DevOps was an attempt to solve this crisis by merging development and operational teams to prevent the issues caused by the waterfall paradigm. It started with the concept of sprints, a defined set of work easily achievable over a much shorter period of time followed with a period of reflection to soak in the lessons learnt. This was to the benefit of both operations and developers.
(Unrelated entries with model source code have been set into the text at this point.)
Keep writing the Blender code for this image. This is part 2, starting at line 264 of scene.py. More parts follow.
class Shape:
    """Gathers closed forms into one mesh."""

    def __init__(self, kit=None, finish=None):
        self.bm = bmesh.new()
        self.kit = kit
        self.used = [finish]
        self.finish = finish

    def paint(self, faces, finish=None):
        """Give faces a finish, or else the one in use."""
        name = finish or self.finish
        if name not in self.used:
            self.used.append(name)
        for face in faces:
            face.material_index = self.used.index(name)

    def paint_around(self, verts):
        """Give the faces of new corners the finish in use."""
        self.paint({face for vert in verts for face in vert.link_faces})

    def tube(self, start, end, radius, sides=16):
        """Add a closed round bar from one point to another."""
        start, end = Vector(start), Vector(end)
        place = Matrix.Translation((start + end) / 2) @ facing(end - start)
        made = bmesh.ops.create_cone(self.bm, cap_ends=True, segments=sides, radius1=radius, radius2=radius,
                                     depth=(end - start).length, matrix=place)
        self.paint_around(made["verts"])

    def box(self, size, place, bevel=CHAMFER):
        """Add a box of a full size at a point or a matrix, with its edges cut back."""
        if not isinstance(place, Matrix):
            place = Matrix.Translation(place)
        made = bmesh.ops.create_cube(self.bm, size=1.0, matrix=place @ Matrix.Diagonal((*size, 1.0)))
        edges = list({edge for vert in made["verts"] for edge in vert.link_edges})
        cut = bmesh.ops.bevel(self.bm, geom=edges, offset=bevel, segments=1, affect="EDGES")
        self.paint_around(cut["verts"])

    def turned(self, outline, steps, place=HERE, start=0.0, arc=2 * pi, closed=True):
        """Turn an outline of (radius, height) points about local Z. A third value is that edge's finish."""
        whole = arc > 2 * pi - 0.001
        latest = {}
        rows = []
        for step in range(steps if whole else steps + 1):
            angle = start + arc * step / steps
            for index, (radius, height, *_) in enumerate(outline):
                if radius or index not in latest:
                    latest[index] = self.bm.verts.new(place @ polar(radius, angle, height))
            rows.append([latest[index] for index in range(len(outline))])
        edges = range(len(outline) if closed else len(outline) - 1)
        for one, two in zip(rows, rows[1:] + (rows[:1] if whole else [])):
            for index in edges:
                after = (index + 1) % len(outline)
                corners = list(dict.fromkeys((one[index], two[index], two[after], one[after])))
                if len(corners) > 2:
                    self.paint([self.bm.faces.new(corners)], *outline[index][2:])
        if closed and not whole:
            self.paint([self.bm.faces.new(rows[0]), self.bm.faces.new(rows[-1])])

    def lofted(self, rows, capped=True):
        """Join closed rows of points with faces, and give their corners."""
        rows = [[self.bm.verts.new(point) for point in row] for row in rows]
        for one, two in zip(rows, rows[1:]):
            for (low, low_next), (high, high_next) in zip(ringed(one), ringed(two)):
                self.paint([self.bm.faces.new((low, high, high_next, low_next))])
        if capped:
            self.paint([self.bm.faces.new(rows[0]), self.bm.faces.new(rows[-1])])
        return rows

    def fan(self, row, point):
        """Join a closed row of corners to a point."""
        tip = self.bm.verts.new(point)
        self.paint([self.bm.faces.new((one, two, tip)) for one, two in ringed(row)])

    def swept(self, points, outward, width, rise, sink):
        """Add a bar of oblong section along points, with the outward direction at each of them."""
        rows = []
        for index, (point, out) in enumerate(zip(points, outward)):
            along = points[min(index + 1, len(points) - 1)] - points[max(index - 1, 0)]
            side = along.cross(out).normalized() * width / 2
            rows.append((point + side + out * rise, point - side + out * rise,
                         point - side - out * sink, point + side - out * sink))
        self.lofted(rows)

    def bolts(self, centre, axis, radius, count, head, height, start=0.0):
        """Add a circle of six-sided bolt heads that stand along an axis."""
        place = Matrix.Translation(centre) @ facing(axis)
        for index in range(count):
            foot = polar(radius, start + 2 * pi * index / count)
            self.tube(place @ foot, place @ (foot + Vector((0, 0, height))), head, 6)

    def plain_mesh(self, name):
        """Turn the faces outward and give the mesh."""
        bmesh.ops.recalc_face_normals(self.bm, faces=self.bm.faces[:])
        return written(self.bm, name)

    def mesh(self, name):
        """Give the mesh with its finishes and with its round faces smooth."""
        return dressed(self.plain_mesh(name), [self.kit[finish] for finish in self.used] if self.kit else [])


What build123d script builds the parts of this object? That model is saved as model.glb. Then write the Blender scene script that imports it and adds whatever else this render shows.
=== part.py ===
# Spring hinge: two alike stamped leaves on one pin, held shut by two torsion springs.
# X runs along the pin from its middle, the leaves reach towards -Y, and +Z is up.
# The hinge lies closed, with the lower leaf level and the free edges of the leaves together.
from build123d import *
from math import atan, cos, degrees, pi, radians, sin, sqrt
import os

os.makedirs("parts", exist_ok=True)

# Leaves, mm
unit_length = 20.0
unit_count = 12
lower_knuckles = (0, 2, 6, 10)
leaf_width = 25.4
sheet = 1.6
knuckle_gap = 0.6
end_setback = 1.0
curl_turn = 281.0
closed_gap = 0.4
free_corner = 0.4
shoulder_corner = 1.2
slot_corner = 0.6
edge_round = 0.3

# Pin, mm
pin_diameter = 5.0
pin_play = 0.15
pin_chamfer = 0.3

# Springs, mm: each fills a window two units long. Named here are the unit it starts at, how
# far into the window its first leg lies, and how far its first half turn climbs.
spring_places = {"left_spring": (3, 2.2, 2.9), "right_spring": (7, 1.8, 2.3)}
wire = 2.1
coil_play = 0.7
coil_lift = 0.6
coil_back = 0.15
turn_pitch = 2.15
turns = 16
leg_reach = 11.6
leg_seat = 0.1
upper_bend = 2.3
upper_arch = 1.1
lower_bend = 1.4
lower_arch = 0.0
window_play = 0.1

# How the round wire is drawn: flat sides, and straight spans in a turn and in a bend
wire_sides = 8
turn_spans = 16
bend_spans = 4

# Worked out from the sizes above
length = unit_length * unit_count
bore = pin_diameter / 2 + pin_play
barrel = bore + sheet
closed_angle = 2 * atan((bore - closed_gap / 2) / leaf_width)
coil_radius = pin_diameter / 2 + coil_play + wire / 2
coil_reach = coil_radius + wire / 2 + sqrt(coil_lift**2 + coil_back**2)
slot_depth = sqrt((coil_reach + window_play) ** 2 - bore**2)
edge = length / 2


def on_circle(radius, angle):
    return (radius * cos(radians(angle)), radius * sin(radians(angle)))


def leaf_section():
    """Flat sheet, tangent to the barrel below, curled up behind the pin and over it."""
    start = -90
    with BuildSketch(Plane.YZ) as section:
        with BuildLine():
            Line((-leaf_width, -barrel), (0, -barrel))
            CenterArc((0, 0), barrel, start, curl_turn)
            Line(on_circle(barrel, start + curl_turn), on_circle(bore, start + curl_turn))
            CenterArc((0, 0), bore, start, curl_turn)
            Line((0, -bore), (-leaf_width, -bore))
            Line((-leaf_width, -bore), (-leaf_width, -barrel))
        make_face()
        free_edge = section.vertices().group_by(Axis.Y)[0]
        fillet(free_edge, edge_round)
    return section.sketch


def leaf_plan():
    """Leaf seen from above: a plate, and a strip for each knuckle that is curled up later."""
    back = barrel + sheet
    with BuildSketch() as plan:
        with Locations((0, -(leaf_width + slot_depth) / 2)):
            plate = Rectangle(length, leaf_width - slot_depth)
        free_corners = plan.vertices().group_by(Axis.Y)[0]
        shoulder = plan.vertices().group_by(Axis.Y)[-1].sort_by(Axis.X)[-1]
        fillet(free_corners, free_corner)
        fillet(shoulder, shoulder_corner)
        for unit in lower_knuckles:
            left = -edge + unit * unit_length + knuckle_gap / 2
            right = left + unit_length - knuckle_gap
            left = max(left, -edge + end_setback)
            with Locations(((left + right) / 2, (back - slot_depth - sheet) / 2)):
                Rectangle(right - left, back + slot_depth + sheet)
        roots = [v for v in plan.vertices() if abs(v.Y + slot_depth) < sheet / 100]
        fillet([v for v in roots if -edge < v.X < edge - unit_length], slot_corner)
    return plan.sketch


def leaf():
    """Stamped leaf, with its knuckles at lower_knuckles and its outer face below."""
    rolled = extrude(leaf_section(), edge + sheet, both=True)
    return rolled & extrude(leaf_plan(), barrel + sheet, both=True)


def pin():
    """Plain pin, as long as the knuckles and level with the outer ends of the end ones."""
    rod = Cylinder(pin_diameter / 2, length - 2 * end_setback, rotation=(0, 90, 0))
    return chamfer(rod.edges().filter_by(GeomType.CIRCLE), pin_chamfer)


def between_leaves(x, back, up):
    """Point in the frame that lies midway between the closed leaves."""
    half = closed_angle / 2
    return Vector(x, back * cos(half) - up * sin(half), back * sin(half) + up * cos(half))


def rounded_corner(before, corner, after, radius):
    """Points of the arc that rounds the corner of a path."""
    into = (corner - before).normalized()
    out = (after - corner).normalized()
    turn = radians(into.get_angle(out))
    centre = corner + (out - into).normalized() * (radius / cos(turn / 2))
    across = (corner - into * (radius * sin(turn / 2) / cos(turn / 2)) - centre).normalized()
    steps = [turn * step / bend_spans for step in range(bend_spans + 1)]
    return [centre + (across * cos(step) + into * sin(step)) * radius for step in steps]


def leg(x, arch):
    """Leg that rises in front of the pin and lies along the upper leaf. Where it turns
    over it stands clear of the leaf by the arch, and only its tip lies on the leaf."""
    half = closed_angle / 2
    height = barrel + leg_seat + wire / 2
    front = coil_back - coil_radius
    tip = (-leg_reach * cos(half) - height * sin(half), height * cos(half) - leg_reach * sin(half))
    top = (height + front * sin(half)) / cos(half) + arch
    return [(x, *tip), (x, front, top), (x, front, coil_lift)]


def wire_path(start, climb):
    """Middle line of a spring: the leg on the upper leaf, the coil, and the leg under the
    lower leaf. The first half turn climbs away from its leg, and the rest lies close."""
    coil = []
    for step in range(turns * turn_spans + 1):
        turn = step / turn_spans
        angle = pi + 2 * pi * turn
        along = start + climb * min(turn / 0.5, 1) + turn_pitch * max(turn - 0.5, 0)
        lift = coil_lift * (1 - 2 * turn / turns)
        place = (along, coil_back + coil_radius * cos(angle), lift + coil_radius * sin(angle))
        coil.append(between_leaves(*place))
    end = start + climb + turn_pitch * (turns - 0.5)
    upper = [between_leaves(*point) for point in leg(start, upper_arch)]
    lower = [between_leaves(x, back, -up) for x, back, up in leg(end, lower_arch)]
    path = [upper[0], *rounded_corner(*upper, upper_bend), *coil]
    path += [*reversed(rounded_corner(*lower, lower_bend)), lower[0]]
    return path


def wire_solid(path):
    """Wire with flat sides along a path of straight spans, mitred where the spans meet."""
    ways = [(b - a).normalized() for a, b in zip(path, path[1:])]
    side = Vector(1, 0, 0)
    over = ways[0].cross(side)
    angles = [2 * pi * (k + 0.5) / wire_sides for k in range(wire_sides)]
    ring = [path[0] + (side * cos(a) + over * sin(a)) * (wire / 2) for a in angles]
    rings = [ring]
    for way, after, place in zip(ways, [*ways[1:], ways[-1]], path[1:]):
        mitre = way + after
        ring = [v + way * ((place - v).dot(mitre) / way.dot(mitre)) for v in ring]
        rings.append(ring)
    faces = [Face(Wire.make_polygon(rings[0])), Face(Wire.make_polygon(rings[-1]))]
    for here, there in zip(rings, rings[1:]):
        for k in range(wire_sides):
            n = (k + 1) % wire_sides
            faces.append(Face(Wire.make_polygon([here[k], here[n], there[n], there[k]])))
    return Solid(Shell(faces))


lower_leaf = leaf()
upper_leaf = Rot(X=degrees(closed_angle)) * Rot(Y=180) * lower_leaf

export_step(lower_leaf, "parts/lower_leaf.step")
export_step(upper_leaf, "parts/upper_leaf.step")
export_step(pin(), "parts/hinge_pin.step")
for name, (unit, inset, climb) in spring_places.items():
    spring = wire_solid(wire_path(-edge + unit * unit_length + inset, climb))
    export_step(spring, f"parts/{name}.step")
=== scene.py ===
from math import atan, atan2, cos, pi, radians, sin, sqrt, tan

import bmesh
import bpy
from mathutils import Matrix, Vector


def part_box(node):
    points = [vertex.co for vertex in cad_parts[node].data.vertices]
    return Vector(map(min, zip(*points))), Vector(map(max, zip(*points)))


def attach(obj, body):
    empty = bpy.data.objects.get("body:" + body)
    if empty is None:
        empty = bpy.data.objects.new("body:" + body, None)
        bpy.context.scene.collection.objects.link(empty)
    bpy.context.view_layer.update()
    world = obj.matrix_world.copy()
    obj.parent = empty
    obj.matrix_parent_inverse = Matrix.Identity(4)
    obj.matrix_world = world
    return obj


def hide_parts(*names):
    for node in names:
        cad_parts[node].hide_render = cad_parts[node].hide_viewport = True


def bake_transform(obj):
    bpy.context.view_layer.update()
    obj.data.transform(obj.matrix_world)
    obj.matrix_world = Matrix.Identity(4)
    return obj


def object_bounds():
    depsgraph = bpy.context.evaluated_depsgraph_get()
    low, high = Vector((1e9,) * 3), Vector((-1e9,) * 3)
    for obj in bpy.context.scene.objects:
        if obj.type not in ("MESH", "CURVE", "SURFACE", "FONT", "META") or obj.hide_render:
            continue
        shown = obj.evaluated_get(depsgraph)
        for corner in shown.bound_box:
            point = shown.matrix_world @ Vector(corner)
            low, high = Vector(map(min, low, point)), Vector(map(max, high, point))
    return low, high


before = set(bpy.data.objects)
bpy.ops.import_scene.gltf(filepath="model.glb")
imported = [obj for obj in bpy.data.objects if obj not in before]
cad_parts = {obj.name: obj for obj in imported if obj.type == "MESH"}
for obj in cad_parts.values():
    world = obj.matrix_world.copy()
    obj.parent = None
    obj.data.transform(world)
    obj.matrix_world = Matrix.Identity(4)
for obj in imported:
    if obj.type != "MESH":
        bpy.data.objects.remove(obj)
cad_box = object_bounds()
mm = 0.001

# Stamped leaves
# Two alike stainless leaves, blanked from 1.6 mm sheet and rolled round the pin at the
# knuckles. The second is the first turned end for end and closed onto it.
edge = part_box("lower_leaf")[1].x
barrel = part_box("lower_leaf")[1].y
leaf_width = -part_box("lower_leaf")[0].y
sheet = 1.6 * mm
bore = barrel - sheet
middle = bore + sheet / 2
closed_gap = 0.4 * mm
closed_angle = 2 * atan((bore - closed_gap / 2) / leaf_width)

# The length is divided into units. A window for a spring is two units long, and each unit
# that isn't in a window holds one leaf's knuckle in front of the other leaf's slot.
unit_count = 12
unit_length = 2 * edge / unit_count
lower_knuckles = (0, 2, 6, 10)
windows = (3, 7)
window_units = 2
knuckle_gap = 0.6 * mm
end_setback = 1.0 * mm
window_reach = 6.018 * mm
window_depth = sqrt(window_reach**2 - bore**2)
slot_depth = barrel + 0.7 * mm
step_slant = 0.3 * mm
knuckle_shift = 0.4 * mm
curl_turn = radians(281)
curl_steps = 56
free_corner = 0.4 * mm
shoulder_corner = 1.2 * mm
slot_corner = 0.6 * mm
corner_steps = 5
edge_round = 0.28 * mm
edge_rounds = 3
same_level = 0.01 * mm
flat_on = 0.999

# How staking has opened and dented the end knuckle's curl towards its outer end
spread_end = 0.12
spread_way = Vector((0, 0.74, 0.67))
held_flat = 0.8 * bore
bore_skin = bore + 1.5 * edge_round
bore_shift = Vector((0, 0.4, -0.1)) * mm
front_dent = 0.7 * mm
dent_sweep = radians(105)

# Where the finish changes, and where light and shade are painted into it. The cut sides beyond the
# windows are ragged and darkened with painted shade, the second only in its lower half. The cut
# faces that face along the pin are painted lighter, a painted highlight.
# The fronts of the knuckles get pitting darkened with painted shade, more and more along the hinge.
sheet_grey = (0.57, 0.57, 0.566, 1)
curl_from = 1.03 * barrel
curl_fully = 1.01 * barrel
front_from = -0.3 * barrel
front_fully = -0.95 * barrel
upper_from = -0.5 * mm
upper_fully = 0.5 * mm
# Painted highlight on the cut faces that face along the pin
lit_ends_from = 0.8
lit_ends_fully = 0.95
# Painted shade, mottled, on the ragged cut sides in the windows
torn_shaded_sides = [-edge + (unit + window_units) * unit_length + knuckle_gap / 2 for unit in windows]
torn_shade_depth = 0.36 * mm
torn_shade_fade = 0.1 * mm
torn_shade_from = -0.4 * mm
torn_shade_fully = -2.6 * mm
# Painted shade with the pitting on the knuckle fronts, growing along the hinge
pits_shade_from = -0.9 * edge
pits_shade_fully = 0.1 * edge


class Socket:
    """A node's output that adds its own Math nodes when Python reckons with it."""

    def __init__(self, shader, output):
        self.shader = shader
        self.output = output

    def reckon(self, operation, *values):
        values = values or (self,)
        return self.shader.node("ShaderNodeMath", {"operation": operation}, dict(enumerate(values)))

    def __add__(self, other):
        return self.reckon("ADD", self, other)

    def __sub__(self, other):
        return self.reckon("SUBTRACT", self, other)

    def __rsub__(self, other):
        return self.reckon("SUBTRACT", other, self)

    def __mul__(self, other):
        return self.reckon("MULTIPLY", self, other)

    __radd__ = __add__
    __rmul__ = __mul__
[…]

This led to what I consider first DevOps revolution, Automation. By automating the process of deployment, it removed the possibility of human error. Virtualization was a key driver for the flexibility and responsiveness of the initial phase of DevOps at the time called automation. This in turn led to the development of software programs like Puppet. and then programming languages such as Terraform, from Hashicorp which codified the deployment of a virtual machine, container or service in a common format across multiple platform. GitHub (now owned by Microsoft) provided a clean and understandable environment for version controlling code and managing different code bases in a project.

Summary

To Sum up, it is safe to say that DevOps as a software delivery paradigm is well and truly ensconced in the industry psyche, but it is also safe to say that the original concept of what DevOps is or was has changed significantly, to those who are still firmly sat in operations it seems that the Developers have hijacked the process and have moved themselves into places that were once the preserve of operations.

However, it is correct to say that things are most definitely better now that the developers have been introduced to the trials and tribulations of operational methodology, servers, containers and applications are deployed with a lot less of the pain than under waterfall, is this the end state? Most definitely not and I refer you to the concept of CI/CD. There is always room for improvement.